If I still feel unsure, I cut ten more words. Most profile descriptions improve when they lose fluff.
And if you want a second set of eyes on the wording, your local SEO, or the website behind the profile, you can Contact Us for a free consultation.
Frequently Asked Questions
How many characters should I use for my description?
Google provides a 750-character limit, but you do not need to fill all of it. Aiming for 300 to 500 characters is usually best, as it keeps your message clear and ensures the most vital information is visible to users immediately.
Should I include keywords to rank better on Google Maps?

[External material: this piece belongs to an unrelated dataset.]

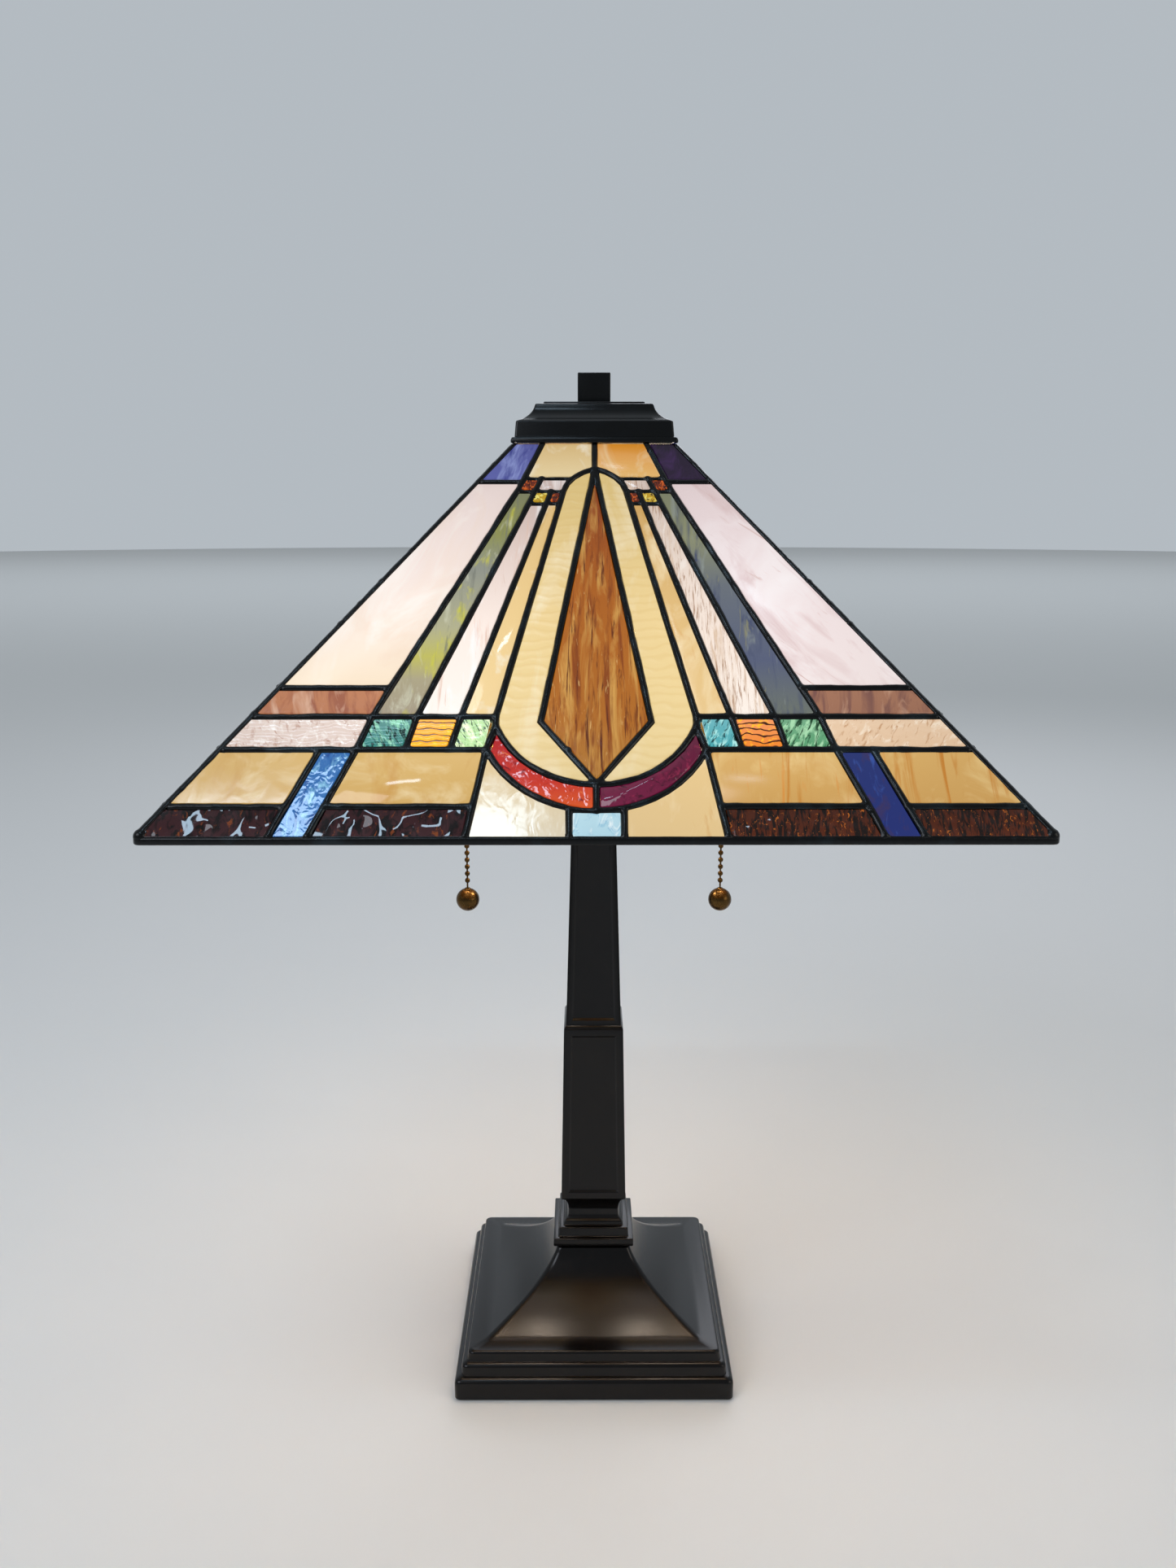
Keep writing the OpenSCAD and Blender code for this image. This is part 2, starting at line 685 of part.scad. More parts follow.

While it is helpful to mention your primary business category, you should avoid stuffing keywords into your description. Natural, human-readable sentences perform better than lists of repeated terms, which can actually harm your professional image.
Is it okay to list my address or phone number in the description?
No, you should not include your address or phone number in the description field. That information is already provided in your profile’s primary business fields, and repeating it is unnecessary and against the grain of a clean, professional profile.
Can I include sales offers or promotional language?
It is best to avoid discount language, coupon talk, and excessive promotional hype. Google has strict guidelines regarding prohibited content, and users are more likely to trust a professional, honest summary of your services than a sales-heavy advertisement.
Final thoughts
A better Google Business Profile description does not need clever tricks. It needs clear language, honest details, and a fast answer to what your business does.
When I keep the copy simple, your business name sounds more credible. That clarity is usually what wins the click, the call, or the visit. If your current description feels vague, fix the first sentence first. That small change often does more to improve your search visibility than a full paragraph of filler ever could.
Remember that when a well-crafted description is combined with positive reviews, it serves as powerful social proof for new customers. Focus on these fundamentals, and your profile will be much more effective at converting browsers into clients.